Cuando llegan estas fechas estivales, cuando agosto figura rampante en el calendario la ciudadanía se debate en dos realidades, los que se quedan en las grandes ciudades e intentan buscar el placer los buenos momentos el mejor de los ocios en esas calles y plazas vacías de lugareños y los otros los que desde la costa miran con alborozo los partes meteorológicos y las mínimas de su lugar de origen.
Esta realidad de ve más acentuada este año después de dos años de pandemia, el ansia por la diversión, por pasárnoslo bien se ha exponenciado, se acrecienta y ello se manifiesta en los datos de ocupación del sector turístico en los cuales se roza el 90%.

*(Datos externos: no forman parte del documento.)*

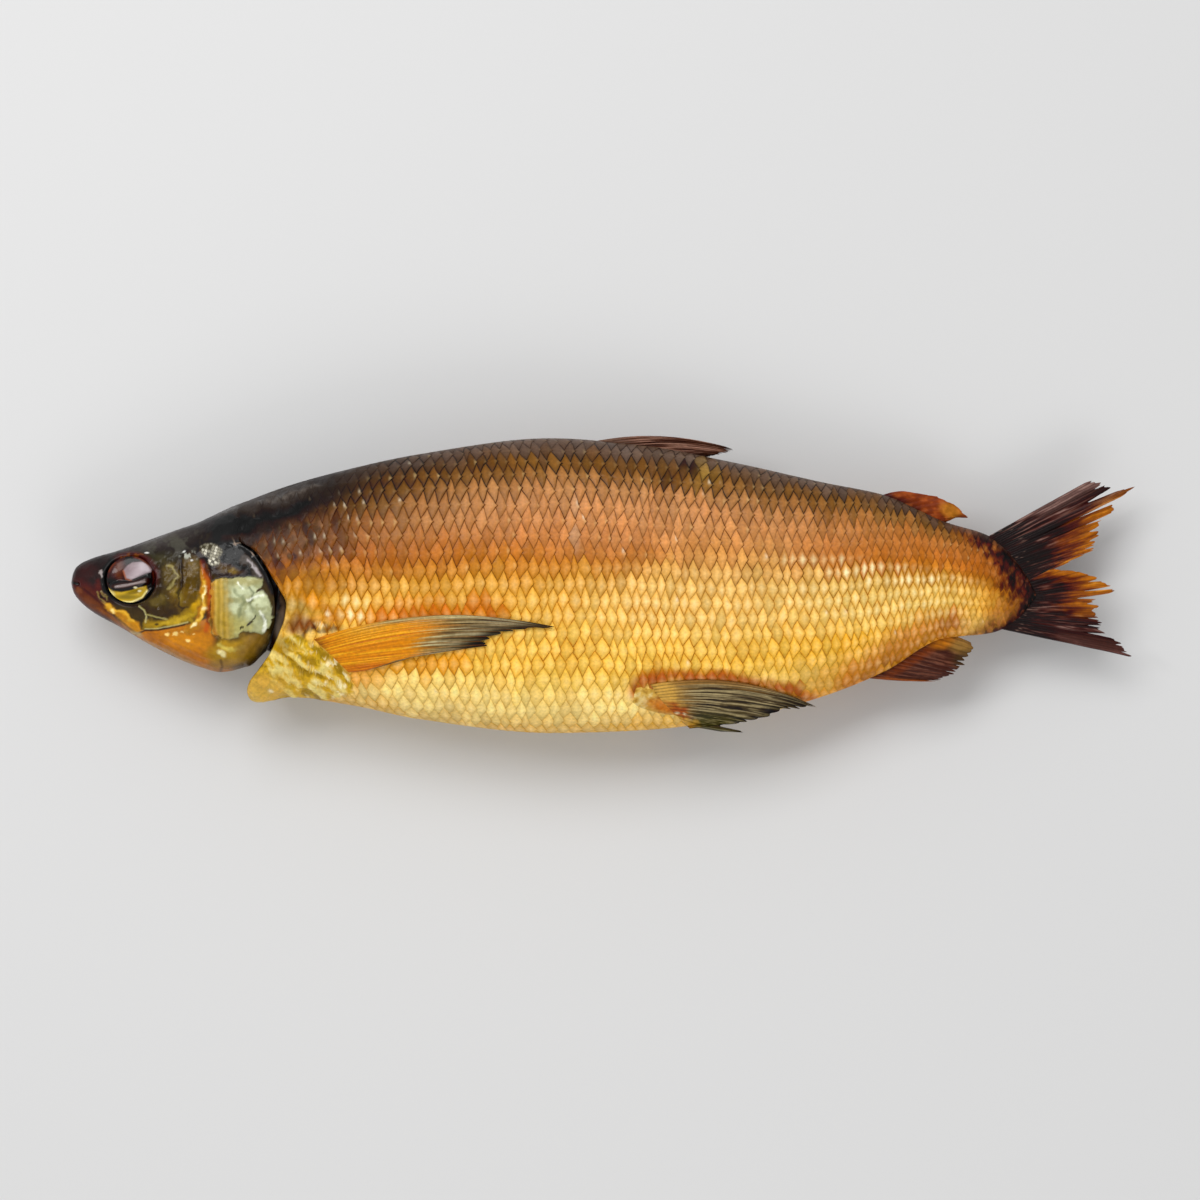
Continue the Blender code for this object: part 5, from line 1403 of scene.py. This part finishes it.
TAIL_TIPS = [(0, 1089, 480.5), (0.05, 1102, 482), (0.10, 1107, 487), (0.14, 1124, 489), (0.165, 1138, 486.0), (0.20, 1114, 503),
             (0.23, 1117, 509.5), (0.27, 1100, 522), (0.31, 1101, 534), (0.36, 1095, 543), (0.41, 1095, 549.5), (0.45, 1084, 555),
             (0.48, 1064, 565), (0.505, 1052, 568.5), (0.535, 1078, 571), (0.57, 1098, 577), (0.61, 1109, 584), (0.655, 1117, 590.5),
             (0.69, 1094, 601), (0.72, 1100, 606), (0.76, 1097, 615), (0.82, 1103, 623), (0.87, 1100, 630), (0.91, 1124, 643),
             (0.955, 1127, 650), (1.0, 1134, 657.5)]
TAIL_NOTCHES = [(0.075, 0.010, 0.06), (0.125, 0.010, 0.24), (0.195, 0.008, 0.30), (0.25, 0.010, 0.16), (0.29, 0.008, 0.08), (0.335, 0.009, 0.09),
                (0.385, 0.009, 0.10), (0.43, 0.009, 0.12), (0.46, 0.008, 0.1), (0.585, 0.006, 0.14), (0.635, 0.009, 0.24), (0.675, 0.009, 0.26),
                (0.705, 0.008, 0.10), (0.74, 0.008, 0.07), (0.79, 0.008, 0.09), (0.845, 0.008, 0.11), (0.89, 0.006, 0.20), (0.93, 0.006, 0.07), (0.975, 0.005, 0.05)]
PIECES.append(fin("tail_fin", [(0, 980, 541), (0.25, 1000, 560), (0.5, 1012, 588), (0.75, 1004, 610), (1, 996, 628)], TAIL_TIPS, 52, upright,
                  paint_tail, FIN, 201, fray=0.028, notches=TAIL_NOTCHES, thick=(3.2, 0.5), per_ray=7, steps=54, ridge=0.20))
PIECES.append(fin("back_fin", [(0, 596, 441), (1, 684, 458)], [(0, 736, 450), (0.35, 731, 451.5), (0.65, 722, 454), (1, 702, 458)], 11, upright,
                  paint_dorsal, FIN, 211, bow=[(0, 0.065), (0.5, 0.03), (1, 0.0)], fray=0.05, thick=(2.4, 0.6), ridge=0.40))
PIECES.append(fin("adipose_fin", [(0, 880, 496), (1, 942, 524)], [(0, 905, 491), (0.3, 938, 496.5), (0.55, 957, 505.5), (0.75, 969, 518), (0.88, 958, 517), (1, 944, 523)], 9, upright,
                  paint_adipose, FIN, 221, bow=[(0, 0.05), (1, 0.0)], fray=0.03, thick=(2.6, 0.7), ridge=0.12))
PIECES.append(fin("anal_fin", [(0, 852, 676), (0.5, 896, 654), (1, 940, 622)], [(0, 934, 681.5), (0.2, 944, 679), (0.42, 957, 672.5), (0.62, 967, 662), (0.8, 975.5, 650.5), (0.9, 972, 642.5), (1, 955, 638)], 15, upright,
                  paint_anal, FIN, 231, bow=[(0, -0.02), (1, 0.02)], fray=0.09, thick=(2.6, 0.5), ridge=0.28))
for side, name in ((1, "left"), (-1, "right")):
    PIECES.append(fin("breast_fin_" + name, [(0, 316, 639), (0.5, 332, 654), (1, 350, 672)],
                      [(0, 557, 627.5), (0.18, 552, 628), (0.32, 530, 628), (0.45, 505, 632), (0.55, 486, 640), (0.65, 490, 645.5), (0.78, 462, 649), (0.9, 420, 655), (1, 376, 668)],
                      16, lying(side, (0.15, 1.1), 0.0, 1.0), paint_pectoral, FIN, 241 + side, bow=[(0, 0.075), (0.5, 0.03), (1, -0.03)], fray=0.03,
                      thick=(2.0, 0.5), ridge=0.34, steps=60))
PIECES.append(fin("belly_fin_left", [(0, 650, 684), (0.5, 662, 701), (1, 682, 721)],
                  [(0, 817, 707), (0.2, 814, 707), (0.45, 787, 709), (0.62, 761, 718.5), (0.8, 737, 723.5), (1, 690, 728.5)],
                  13, lying(1, (0.5, 1.3), 6.5, 0.3), paint_pelvic, FIN, 251, bow=[(0, 0.085), (0.5, 0.03), (1, -0.02)], fray=0.05, thick=(2.0, 0.5), ridge=0.34))
PIECES.append(fin("belly_fin_right", [(0, 640, 690), (0.5, 655, 710), (1, 672, 722)],
                  [(0, 716, 712), (0.55, 718, 721), (0.68, 722, 727), (0.78, 741, 731), (0.86, 745, 733), (0.93, 722, 732), (1, 698, 728)],
                  12, lying(-1, (0.4, 0.8), 8.0, 0.35), paint_pelvic, FIN, 261, bow=[(0, 0.05), (1, -0.02)], fray=0.02, thick=(2.0, 0.5), ridge=0.30))

# ------------------------------------------------------------------ floor, light, camera
floor = bpy.data.meshes.new("floor")
floor.from_pydata([(-3, -3, 0), (3, -3, 0), (3, 3, 0), (-3, 3, 0)], [], [(0, 1, 2, 3)])
floor_obj = bpy.data.objects.new("floor", floor)
bpy.context.scene.collection.objects.link(floor_obj)
fm = bpy.data.materials.new("floor_paper")
fm.use_nodes = True
fb = fm.node_tree.nodes["Principled BSDF"]
fn = fm.node_tree.nodes.new("ShaderNodeTexNoise")
fn.inputs["Scale"].default_value = 9.0
fr_ = fm.node_tree.nodes.new("ShaderNodeMapRange")
fr_.inputs["To Min"].default_value, fr_.inputs["To Max"].default_value = 0.985, 1.015
fs = fm.node_tree.nodes.new("ShaderNodeVectorMath")
fs.operation = "SCALE"
fs.inputs[0].default_value = (0.66, 0.66, 0.66)
fm.node_tree.links.new(fn.outputs["Fac"], fr_.inputs["Value"])
fm.node_tree.links.new(fr_.outputs["Result"], fs.inputs["Scale"])
fm.node_tree.links.new(fs.outputs["Vector"], fb.inputs["Base Color"])
fb.inputs["Roughness"].default_value = 0.9
fb.inputs["Specular IOR Level"].default_value = 0.1
floor.materials.append(fm)

scene = bpy.context.scene
scene.view_settings.view_transform = "Standard"
scene.view_settings.look = "None"

world = bpy.data.worlds.new("studio")
scene.world = world
world.use_nodes = True
wt = world.node_tree
wc = wt.nodes.new("ShaderNodeTexCoord")
wx = wt.nodes.new("ShaderNodeSeparateXYZ")
wr = wt.nodes.new("ShaderNodeValToRGB")
wt.links.new(wc.outputs["Generated"], wx.inputs["Vector"])
wt.links.new(wx.outputs["Z"], wr.inputs["Fac"])
wt.links.new(wr.outputs["Color"], wt.nodes["Background"].inputs["Color"])
stops = wr.color_ramp.elements
stops[0].position, stops[0].color = 0.0, (0.40, 0.40, 0.40, 1)
stops[1].position, stops[1].color = 1.0, (0.10, 0.10, 0.10, 1)
for place_, level in ((0.30, 0.75), (0.80, 0.75), (0.93, 0.22)):
    stop = stops.new(place_)
    stop.color = (level, level, level, 1)
wt.nodes["Background"].inputs["Strength"].default_value = 1.02


def area_light(name, place, size, power, aim=(0, 0, 0.02), colour=(1, 1, 1)):
    light = bpy.data.lights.new(name, "AREA")
    light.shape = "RECTANGLE"
    light.size, light.size_y = size
    light.energy = power
    light.color = colour
    obj = bpy.data.objects.new(name, light)
    scene.collection.objects.link(obj)
    obj.location = place
    obj.rotation_euler = (Vector(aim) - Vector(place)).to_track_quat("-Z", "Y").to_euler()
    return obj


area_light("key", (-0.45, 0.95, 1.35), (1.3, 0.8), 15.0)
area_light("spark", (-0.9, 0.35, 1.0), (0.25, 0.25), 2.0)
area_light("low", (0.35, -1.1, 0.9), (0.9, 0.5), 3.2)

camera = bpy.data.cameras.new("camera")
cam = bpy.data.objects.new("camera", camera)
scene.collection.objects.link(cam)
camera.lens = 250.0
camera.sensor_width = 36.0
camera.clip_end = 20.0
cx = (189.64 + OFF_X) * 0.001
cyy = (-3.585 + OFF_Y) * 0.001
plane = 0.0215
cam.location = (cx, cyy, plane + 1200 * K * 0.001 * 250.0 / 36.0)
cam.rotation_euler = (0, 0, 0)
scene.camera = cam

bpy.context.view_layer.update()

Nos da igual que el PIB, el paro o la inflación hayan subido de manera inmisericorde, que los precios anden desbocados, que el precio de luz o carburantes sea de locos, en las gasolineras la moneda que impera es el billete de 50 euros, menos de eso absténgase de echar combustible.
La ciudad se queda sola, el ulular de aires acondicionados vomitando su aliento caliente inunda las calles donde deambulan guiris mezclados con parias que tratan de ver la belleza donde es insoportable respirar hacen un paisaje marciano. Suenan las campanas de la Catedral de Santa Maria de la Sede llamando a los sevillanos a la novena de su patrona la Virgen de los Reyes, el rito continuo.
Para el sevillano estas campanas anuncian el final glorioso del estio y anunciaban los próximos exámenes de septiembre, pero esto ya también ha cambiado, ya no hay exámenes como tampoco hay final del estío tan solo un devenir continuo en una atmósfera recalentada a golpes de 40 grados.
La política nos inunda y estos años tampoco los proceres dan tregua, decretos, nuevas medidas legislativas de ahorro energético, Putin y Ucrania, China y Taiwán. Incendios por doquier, calentamiento del Mediterráneo, ¿qué hemos hecho? Paren por favor quiero aburrirme, vagabundear, no pensar en nada y perderme entre las páginas de un libro.